** PROBLEM DESCRIPTION **
Write out the whole listing, matching it exactly.

[START OF RECORDED DATA]

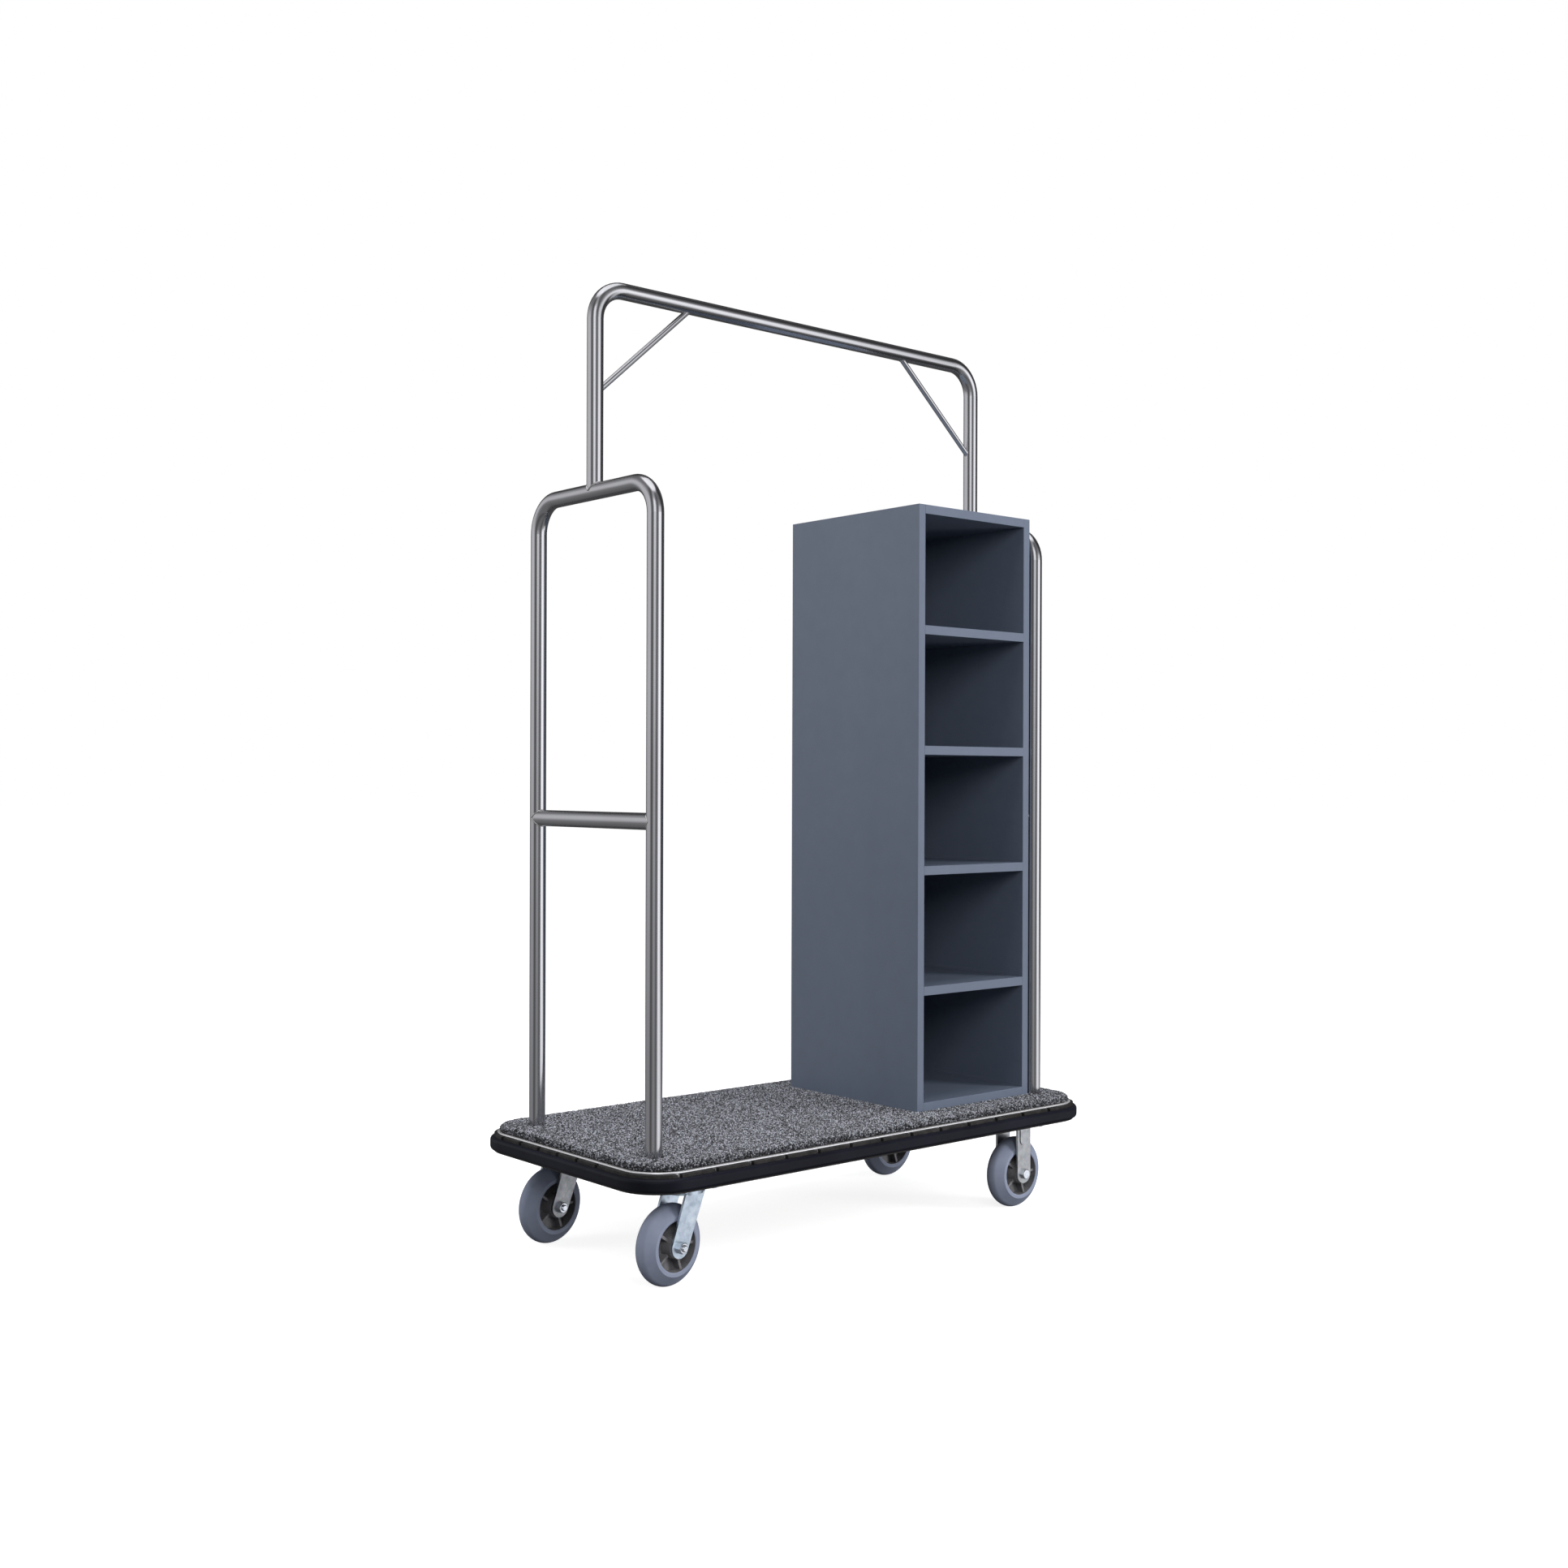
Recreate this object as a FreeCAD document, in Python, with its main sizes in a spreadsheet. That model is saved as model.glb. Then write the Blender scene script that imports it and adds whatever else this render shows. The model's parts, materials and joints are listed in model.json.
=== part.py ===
import FreeCAD, Part
import math
import os

import Sketcher

# Hotel luggage cart: a carpeted deck on four casters, a bumper all round, two bent tube
# hoops, a hanging rail that stands on them and an open shelf cabinet at the right-hand end.
# Millimetres, +Z up.  The origin is on the floor under the middle of the deck, +X points to
# the cabinet end (right) and -Y to the side that the cabinet opens to (front).

os.makedirs("parts", exist_ok=True)
doc = FreeCAD.newDocument("luggage_cart")
Vector = FreeCAD.Vector

# --------------------------------------------------------------------- driving dimensions

DIMENSIONS = {
    # deck
    "deck_length": 1190,        # over the edge trim
    "deck_width": 570,
    "deck_corner": 80,          # corner radius of the edge trim
    "trim_width": 5,            # how far the trim's bead stands out from the board
    "trim_bead": 4,
    "bead_round": 1.8,
    "trim_band": 16,            # depth of the trim's flat band down the board's edge
    "trim_sheet": 2,
    "frame_depth": 20.5,
    "frame_sheet": 3,
    "frame_ledge": 25,
    "board_thickness": 18,
    "carpet_thickness": 12.8,
    "carpet_round": 7,
    "carpet_sink": 3.8,         # how far the cabinet presses into the pile
    # bumper and its track
    "track_sheet": 2.5,
    "track_lip": 9,             # lip measured from the trim band outwards
    "track_lip_height": 6,
    "bumper_reach": 14,         # past the trim's bead
    "bumper_round": 7,
    "notch_width": 9,
    "notch_first_long": -530,   # notches along the two long edges
    "notch_pitch_long": 83,
    "notch_count_long": 13,
    "notch_first_short": -127,  # and along the two ends
    "notch_pitch_short": 65,
    "notch_count_short": 6,
    # tubes
    "tube_diameter": 32,
    "tube_wall": 2,
    "tube_bend": 63.5,          # radius of the bend's centre line
    "post_x": 521.4,
    "post_y": 196.7,
    "hoop_height": 1485.4,      # centre line of each hoop's top bar
    "crossbar_height": 855.6,
    "rail_height": 1880.6,      # centre line of the hanging rail
    "brace_diameter": 12,
    "brace_reach": 235,         # from the rail leg's centre line to where the rod meets the bar's
    "brace_drop": 207.5,
    "plug_height": 30,
    "post_bolt": 12,            # M12
    # deck frame
    "channel_width": 148,
    "channel_x": 472,
    "stringer_width": 40,
    "stringer_y": 120,
    # cabinet
    "cabinet_left": 158.4,
    "cabinet_width": 344.4,
    "cabinet_front": 198,
    "cabinet_depth": 403,
    "cabinet_top": 1511,
    "panel": 19,
    "back_panel": 6,
    "shelf_pitch": 252.5,
    "bottom_board_top": 257.8,
    "panel_round": 0.8,
    "dowel_diameter": 8,
    "dowel_in_side": 12,
    "dowel_in_shelf": 18,
    "dowel_inset": 50,
    "cabinet_screw": 6,
    "screw_cover": 4,           # board left above a screw's hole
    "screw_tip_gap": 1,
    "screw_inset_x": 60,
    "screw_inset_y": 35,
    # casters
    "caster_height": 190.5,
    "caster_x": 454,
    "caster_y": 199,
    "caster_trail": 39,
    "front_turn": 7,            # swivel angle, in degrees, of the front caster
    "rear_turn": 8,             # the same for the rear caster
    "plate_length": 101.6,
    "plate_width": 114.3,
    "plate_thickness": 6,
    "plate_corner": 8,
    "plate_bolt": 10,           # M10
    "plate_bolt_x": 66.7,
    "plate_bolt_y": 92.1,
    "plate_bolt_end": 11,       # bolt above the channel's floor
    "bolt_clearance": 0.5,
    "fork_inside": 55,
    "fork_sheet": 5,
    "fork_crown_top": 174,
    "fork_crown": 6,            # thickness of the crown
    "fork_top_front": 26,       # leg edges at the crown, from the kingpin's axis
    "fork_top_rear": 23,
    "fork_end": 20.5,
    "rigid_end": 20.5,
    "fork_rib_width": 26,
    "fork_rib_length": 42,
    "fork_rib_drop": 4,         # rib's end below the plate
    "fork_rib_height": 2,
    "race_radius": 38,
    "race_circle": 29,
    "race_gap": 5,
    "race_depth": 2,
    "ball_diameter": 9.5,
    "ball_clearance": 0.1,
    "kingpin_diameter": 16,
    "kingpin_head": 25.6,
    "kingpin_head_height": 4,
    "kingpin_gap": 0.2,
    "running_clearance": 0.05,
    "axle_diameter": 12,
    "axle_point": 4,            # bolt end past the nut
    "axle_chamfer": 1.2,
    "wheel_diameter": 152.4,
    "tyre_width": 50,
    "tread_round": 16,
    "tyre_shoulder": 55,        # radius where the tyre's sloping side begins
    "rim_radius": 51,
    "rim_inside": 47,
    "rim_width": 48,
    "rim_lip": 2,
    "hub_radius": 22,
    "hub_length": 54,
    "hub_draft": 2,
    "rim_draft": 1,
    "bearing_diameter": 22,
    "web": 8,
    "rib": 5,
    "rib_width": 38,
}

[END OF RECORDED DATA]

** SOLVED PROBLEM **
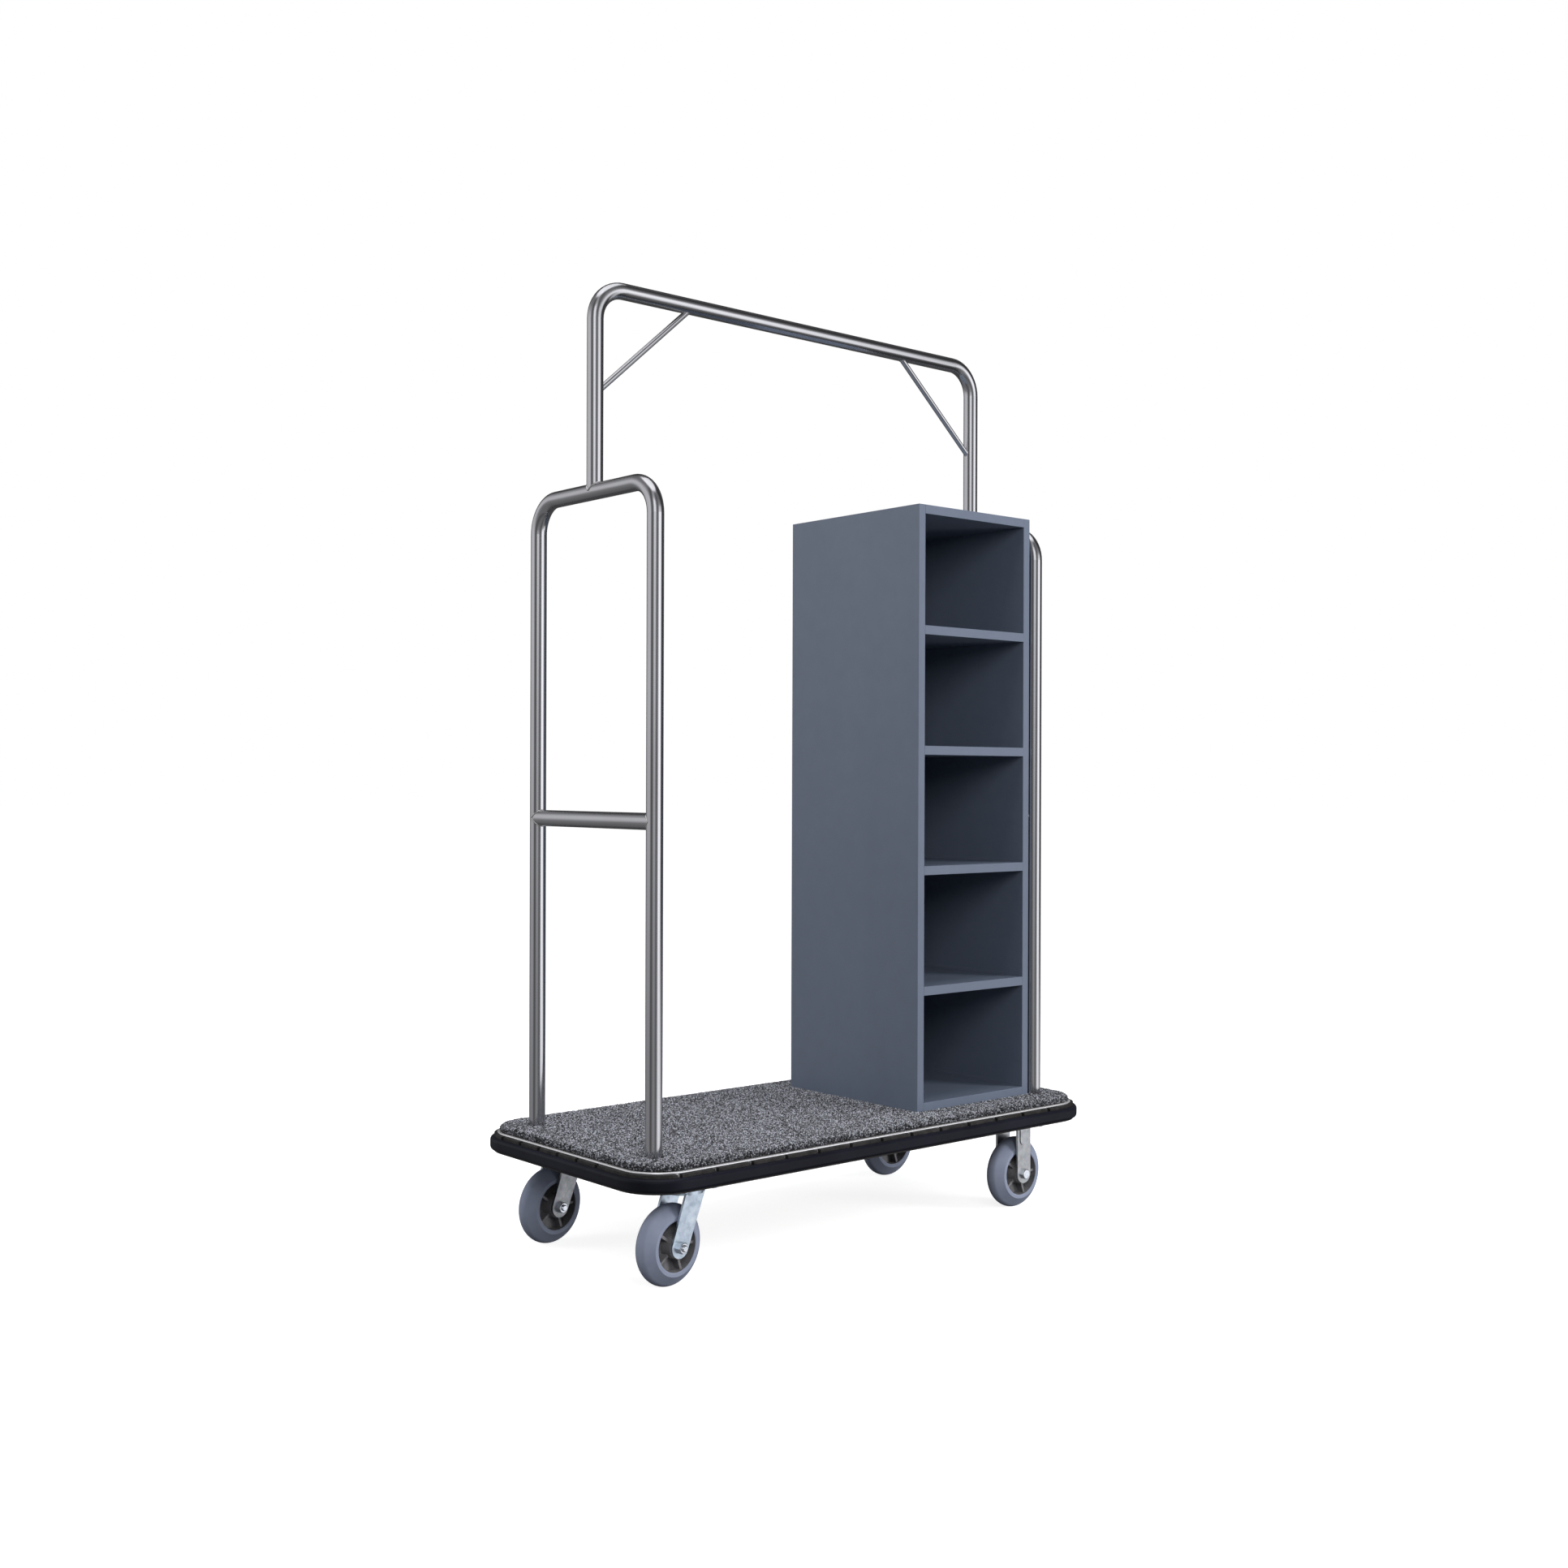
Recreate this object as a FreeCAD document, in Python, with its main sizes in a spreadsheet. That model is saved as model.glb. Then write the Blender scene script that imports it and adds whatever else this render shows. The model's parts, materials and joints are listed in model.json.
=== part.py ===
import FreeCAD, Part
import math
import os

import Sketcher

# Hotel luggage cart: a carpeted deck on four casters, a bumper all round, two bent tube
# hoops, a hanging rail that stands on them and an open shelf cabinet at the right-hand end.
# Millimetres, +Z up.  The origin is on the floor under the middle of the deck, +X points to
# the cabinet end (right) and -Y to the side that the cabinet opens to (front).

os.makedirs("parts", exist_ok=True)
doc = FreeCAD.newDocument("luggage_cart")
Vector = FreeCAD.Vector

# --------------------------------------------------------------------- driving dimensions

DIMENSIONS = {
    # deck
    "deck_length": 1190,        # over the edge trim
    "deck_width": 570,
    "deck_corner": 80,          # corner radius of the edge trim
    "trim_width": 5,            # how far the trim's bead stands out from the board
    "trim_bead": 4,
    "bead_round": 1.8,
    "trim_band": 16,            # depth of the trim's flat band down the board's edge
    "trim_sheet": 2,
    "frame_depth": 20.5,
    "frame_sheet": 3,
    "frame_ledge": 25,
    "board_thickness": 18,
    "carpet_thickness": 12.8,
    "carpet_round": 7,
    "carpet_sink": 3.8,         # how far the cabinet presses into the pile
    # bumper and its track
    "track_sheet": 2.5,
    "track_lip": 9,             # lip measured from the trim band outwards
    "track_lip_height": 6,
    "bumper_reach": 14,         # past the trim's bead
    "bumper_round": 7,
    "notch_width": 9,
    "notch_first_long": -530,   # notches along the two long edges
    "notch_pitch_long": 83,
    "notch_count_long": 13,
    "notch_first_short": -127,  # and along the two ends
    "notch_pitch_short": 65,
    "notch_count_short": 6,
    # tubes
    "tube_diameter": 32,
    "tube_wall": 2,
    "tube_bend": 63.5,          # radius of the bend's centre line
    "post_x": 521.4,
    "post_y": 196.7,
    "hoop_height": 1485.4,      # centre line of each hoop's top bar
    "crossbar_height": 855.6,
    "rail_height": 1880.6,      # centre line of the hanging rail
    "brace_diameter": 12,
    "brace_reach": 235,         # from the rail leg's centre line to where the rod meets the bar's
    "brace_drop": 207.5,
    "plug_height": 30,
    "post_bolt": 12,            # M12
    # deck frame
    "channel_width": 148,
    "channel_x": 472,
    "stringer_width": 40,
    "stringer_y": 120,
    # cabinet
    "cabinet_left": 158.4,
    "cabinet_width": 344.4,
    "cabinet_front": 198,
    "cabinet_depth": 403,
    "cabinet_top": 1511,
    "panel": 19,
    "back_panel": 6,
    "shelf_pitch": 252.5,
    "bottom_board_top": 257.8,
    "panel_round": 0.8,
    "dowel_diameter": 8,
    "dowel_in_side": 12,
    "dowel_in_shelf": 18,
    "dowel_inset": 50,
    "cabinet_screw": 6,
    "screw_cover": 4,           # board left above a screw's hole
    "screw_tip_gap": 1,
    "screw_inset_x": 60,
    "screw_inset_y": 35,
    # casters
    "caster_height": 190.5,
    "caster_x": 454,
    "caster_y": 199,
    "caster_trail": 39,
    "front_turn": 7,            # swivel angle, in degrees, of the front caster
    "rear_turn": 8,             # the same for the rear caster
    "plate_length": 101.6,
    "plate_width": 114.3,
    "plate_thickness": 6,
    "plate_corner": 8,
    "plate_bolt": 10,           # M10
    "plate_bolt_x": 66.7,
    "plate_bolt_y": 92.1,
    "plate_bolt_end": 11,       # bolt above the channel's floor
    "bolt_clearance": 0.5,
    "fork_inside": 55,
    "fork_sheet": 5,
    "fork_crown_top": 174,
    "fork_crown": 6,            # thickness of the crown
    "fork_top_front": 26,       # leg edges at the crown, from the kingpin's axis
    "fork_top_rear": 23,
    "fork_end": 20.5,
    "rigid_end": 20.5,
    "fork_rib_width": 26,
    "fork_rib_length": 42,
    "fork_rib_drop": 4,         # rib's end below the plate
    "fork_rib_height": 2,
    "race_radius": 38,
    "race_circle": 29,
    "race_gap": 5,
    "race_depth": 2,
    "ball_diameter": 9.5,
    "ball_clearance": 0.1,
    "kingpin_diameter": 16,
    "kingpin_head": 25.6,
    "kingpin_head_height": 4,
    "kingpin_gap": 0.2,
    "running_clearance": 0.05,
    "axle_diameter": 12,
    "axle_point": 4,            # bolt end past the nut
    "axle_chamfer": 1.2,
    "wheel_diameter": 152.4,
    "tyre_width": 50,
    "tread_round": 16,
    "tyre_shoulder": 55,        # radius where the tyre's sloping side begins
    "rim_radius": 51,
    "rim_inside": 47,
    "rim_width": 48,
    "rim_lip": 2,
    "hub_radius": 22,
    "hub_length": 54,
    "hub_draft": 2,
    "rim_draft": 1,
    "bearing_diameter": 22,
    "web": 8,
    "rib": 5,
    "rib_width": 38,
}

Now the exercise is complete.